Most of the time when doing research, a scientist usually has a research hypothesis that goes something like X has a positive effect on Y. For example, a political scientist might propose that a get-out-the-vote (GOTV) campaign (X) will increase voter turnout (Y).

The typical approach for testing this claim might be to estimate a regression model with voter turnout as the outcome and the GOTV campaign as the explanatory variable of interest:

Y = α + β X + ε

If the parameter β > 0, this would support the hypothesis that GOTV campaigns improve voter turnout. To test this hypothesis, in practice the researcher would actually test a different hypothesis that we call the null hypothesis. This is the hypothesis that says there is no true effect of GOTV campaigns on voter turnout.

By proposing and testing the null, we now have a point of reference for calculating a measure of uncertainty—that is, the probability of observing an empirical effect of a certain magnitude or greater if the null hypothesis is true. This probability is called a p-value, and by convention if it is less than 0.05 we say that we can reject the null hypothesis.

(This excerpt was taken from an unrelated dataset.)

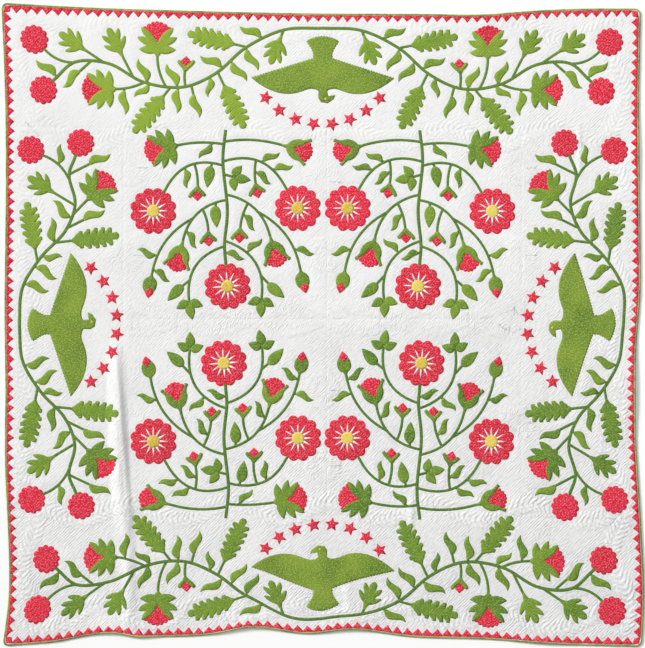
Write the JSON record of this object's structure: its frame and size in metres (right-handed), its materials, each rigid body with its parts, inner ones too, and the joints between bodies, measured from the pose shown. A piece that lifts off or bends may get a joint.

For the hypothetical regression model proposed above, to get this p-value we’d estimate β, then calculate its standard error, and then we’d take the ratio of the former to the latter giving us what’s called a t-statistic or t-value. Under the null hypothesis, the t-value has a known distribution which makes it really easy to map any t-value to a p-value. The below figure illustrates using a hypothetical data sample of size N = 200. You can see that the t-statistic’s distribution has a distinct bell shape centered around 0. You can also see the range of t-values in blue where if we observed them in our empirical data we’d fail to reject the null hypothesis at the p < 0.05 level. Values in gray are t-values that would lead us to reject the null hypothesis at this same level.

When the null is the research hypothesis we want to test

There’s nothing new or special here. If you have even a basic stats background (particularly with Frequentist statistics), the conventional approach to hypothesis testing is pretty ubiquitous. Things get more tricky when our research hypothesis is that there is no effect. Say for a certain set of theoretical reasons we think that GOTV campaigns are basically useless at increasing voter turnout. If this argument is true, then if we estimate the following regression model, we’d expect β = 0.

Y = α + β X + ε

The problem here is that our substantive research hypothesis is also the one that we want to try to find evidence against. We could just proceed like usual and just say that if we fail to reject the null this is evidence in support of our theory, but the problem with doing this is that failure to reject the null is not the same thing as finding support for the null hypothesis.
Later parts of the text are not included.